このノードは、ICPのノードプロバイダーが運用するマシン上で動作し、レプリカノードと同様にNNS(ネットワーク神経系)によって完全に制御されます。ノードの追加・削除・アップグレードはすべてNNSの提案を通じて管理されるため、インターネットコンピュータの公開エッジは完全に分散化されました。
技術的詳細
APIバウンダリーノードの中核は ic-boundary サービスで構成
TLS終端、リクエスト解析、適切なレプリカへの転送を処理
クエリレスポンスのキャッシュ機能を搭載し、パフォーマンスとセキュリティを向上
レプリカノードとAPIバウンダリーノードは統一されたVMイメージを使用し、オーケストレーターが ic-replica(レプリカノード用)または ic-boundary(APIバウンダリーノード用)を起動
HTTPゲートウェイ: ブラウザアクセスの実現
HTTPゲートウェイは、HTTPリクエストをIC APIコールに変換し、APIバウンダリーノードに転送するレイヤーです。

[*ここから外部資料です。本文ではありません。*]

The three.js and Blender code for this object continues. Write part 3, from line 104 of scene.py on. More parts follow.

この仕組みにより、ブラウザやその他のHTTPクライアントが直接カニスターと通信できるようになります。例えば、インターネットコンピュータの公式サイト(internetcomputer.org)は、追加ソフトウェアなしでブラウザからアクセス可能ですが、これはHTTPゲートウェイによるものです。
技術的詳細
HTTPゲートウェイの中核は ic-gateway サービスで構成
TLS終端、HTTPキャッシュ、HTTPリクエストのIC API変換、レスポンスのHTTP形式への変換を処理
さまざまなパッケージ形式で提供され、単一インスタンスとして実行することも、大規模なフリートとしてスケールすることも可能
ディスカバリーライブラリ: インターネットコンピュータへの接続を最適化
ディスカバリーライブラリは、HTTPゲートウェイのようなICネイティブクライアントが適切なAPIバウンダリーノードを発見し、接続するのを支援します。

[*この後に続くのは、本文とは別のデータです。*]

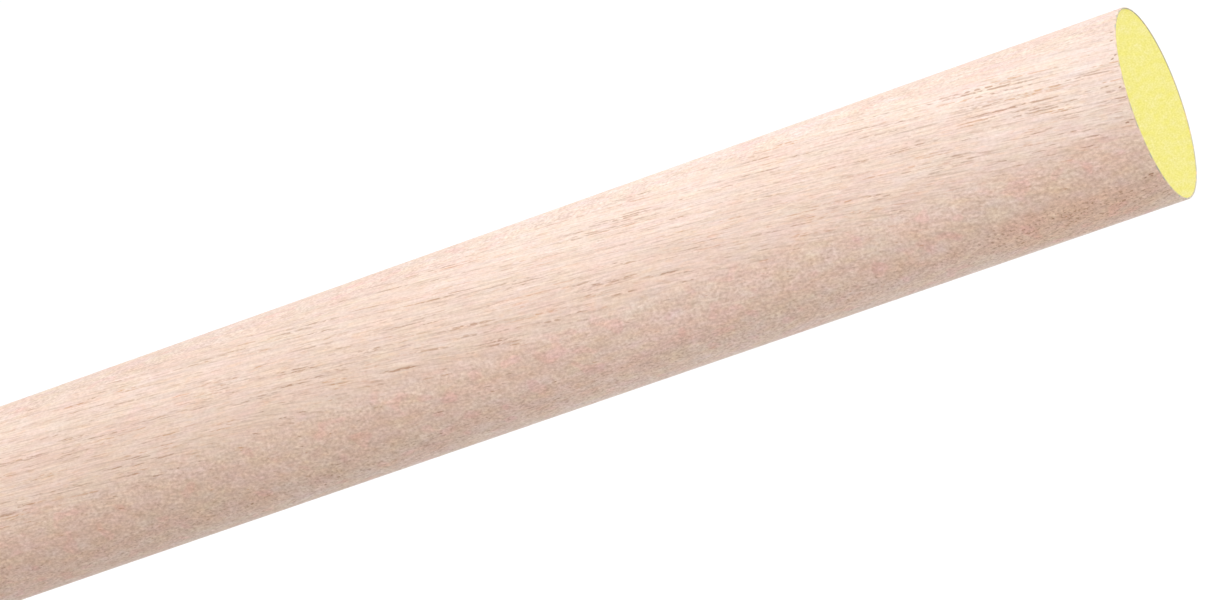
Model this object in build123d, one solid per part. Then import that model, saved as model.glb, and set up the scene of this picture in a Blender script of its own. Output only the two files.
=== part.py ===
from build123d import *

import os

# A plain round hardwood dowel rod: one straight turned stick, cut square at both ends.
# Lengths are in millimetres. The rod stands on its plain end, so the origin is the centre
# of that end, +Z runs along the rod, and the end with the painted face is on top.

# Driving dimensions
ROD_LENGTH = 914.4  # 36 in, from end face to end face
ROD_DIAMETER = 31.75  # 1-1/4 in, over the turned side
PLAIN_EDGE_RADIUS = 0.4  # round the lower end, rubbed a little by standing and handling
PAINTED_EDGE_RADIUS = 0.2  # round the upper end, nearly as sharp as the saw left it


def half_section(length, diameter, lower_edge_radius, upper_edge_radius):
    """Half of the rod's lengthwise section, on the XZ plane, with its flat on the Z axis."""
    radius = diameter / 2
    lower_face_edge = (radius - lower_edge_radius, 0)
    side_bottom = (radius, lower_edge_radius)
    side_top = (radius, length - upper_edge_radius)
    upper_face_edge = (radius - upper_edge_radius, length)
    with BuildSketch(Plane.XZ) as section:
        with BuildLine():
            Line((0, 0), lower_face_edge)
            RadiusArc(lower_face_edge, side_bottom, -lower_edge_radius)
            Line(side_bottom, side_top)
            RadiusArc(side_top, upper_face_edge, -upper_edge_radius)
            Line(upper_face_edge, (0, length))
            Line((0, length), (0, 0))
        make_face()
    return section.sketch


def make_dowel_rod():
    """The rod: its half section turned once round +Z."""
    section = half_section(ROD_LENGTH, ROD_DIAMETER, PLAIN_EDGE_RADIUS, PAINTED_EDGE_RADIUS)
    rod = revolve(section, Axis.Z)
    rod.label = "dowel_rod"
    return rod


os.makedirs("parts", exist_ok=True)
export_step(make_dowel_rod(), "parts/dowel_rod.step")
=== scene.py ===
"""The look of a wooden dowel rod: a bare, pale hardwood stick, one end face painted yellow.

Lengths are in metres, in the row frame: the rod stands on its plain end, +Z runs along it,
and the painted end is on top. The front of the rod, which the camera sees, is its -Y side.
A turn is an angle round the rod in degrees, from the front towards -X. The sizes of patterns
are in millimetres: in the wood they go towards the bark, across, and up the fibre.
"""

import math
import random
from typing import NamedTuple

import bpy
from mathutils import Matrix, Vector, noise


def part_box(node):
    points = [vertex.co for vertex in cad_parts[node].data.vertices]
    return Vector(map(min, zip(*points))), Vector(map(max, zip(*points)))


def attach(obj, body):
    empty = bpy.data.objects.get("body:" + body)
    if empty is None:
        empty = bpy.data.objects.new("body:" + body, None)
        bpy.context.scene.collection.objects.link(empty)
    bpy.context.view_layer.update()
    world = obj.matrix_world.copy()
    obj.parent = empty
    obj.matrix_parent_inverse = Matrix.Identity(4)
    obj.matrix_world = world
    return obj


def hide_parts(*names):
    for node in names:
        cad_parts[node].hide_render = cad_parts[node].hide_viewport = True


MM = 0.001

# The rod's mesh. Up from the middle of the plain end, its zones are plain (the bare end face),
# side, edge (the eased edge by the paint), lip (the burr round the paint) and paint.
END_FACES = ("plain", "paint")
AROUND = 768  # points round the side
FEWEST_AROUND = 12  # points in the innermost rings of an end face
CROWDED = 0.75  # a ring there is thinned out if its points lie this close, against the side's
FACE_STEP = 0.34 * MM  # from ring to ring on an end face
NICK_STEP = 0.12 * MM  # from ring to ring up the side by each end, where it is nicked
NICK_STEPS = 22
SIDE_STEPS = 16  # steps up the side between its two nicked ends
ARC_STEPS = 5  # steps across each eased edge
SEAM_TURN = 180  # where the mesh and its map begin, at the back
SHARP_ANGLE = math.radians(35)  # an edge that bends more than this is shaded as sharp
BARE, PAINTED = 0, 1  # the rod's materials, by their places in its list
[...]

このライブラリには、以下のようなルーティング戦略が組み込まれています。
単純な方法: ランダムにAPIバウンダリーノードを選択
高度な方法: ノードのヘルスチェックやレイテンシの監視を行い、最適なノードにルーティング
技術的詳細
ディスカバリーライブラリは agent-rs に統合されており、詳細なドキュメントが提供されている
アーキテクチャ移行の流れ
旧アーキテクチャから新アーキテクチャへの移行は、エンドユーザーにとってシームレスであることが目標です。一方で、開発者には新たなサービスを構築し、革新を進める機会を提供します。
DFINITY財団は引き続きHTTPゲートウェイを運用し、ic0.app、icp0.io、icp-api.io などのドメインを提供
開発者はディスカバリーライブラリを活用して、APIバウンダリーノードに直接接続することも可能
これにより、HTTPゲートウェイをバイパスし、新アーキテクチャの恩恵を最大限に活用できる
現在の状況
すべての主要コンポーネント(ic-boundary、ic-gateway、ディスカバリーライブラリ)は、すでに本番環境で広範囲にテストされ、稼働中です。
提案 #134902 の採択により、インターネットコンピュータの公開エッジには現在20のAPIバウンダリーノードが存在
DFINITY財団は複数のHTTPゲートウェイをテストと検証のために運用中
今後、従来のバウンダリーノードをHTTPゲートウェイへと段階的に置き換えるプロセスが進行中
この新しい分散型アーキテクチャにより、インターネットコンピュータのパフォーマンス、セキュリティ、柔軟性が向上し、完全に分散化されたエッジインフラが実現します。開発者にとっても、より効率的でスケーラブルなDapp開発が可能となり、ICPエコシステム全体の発展に寄与します。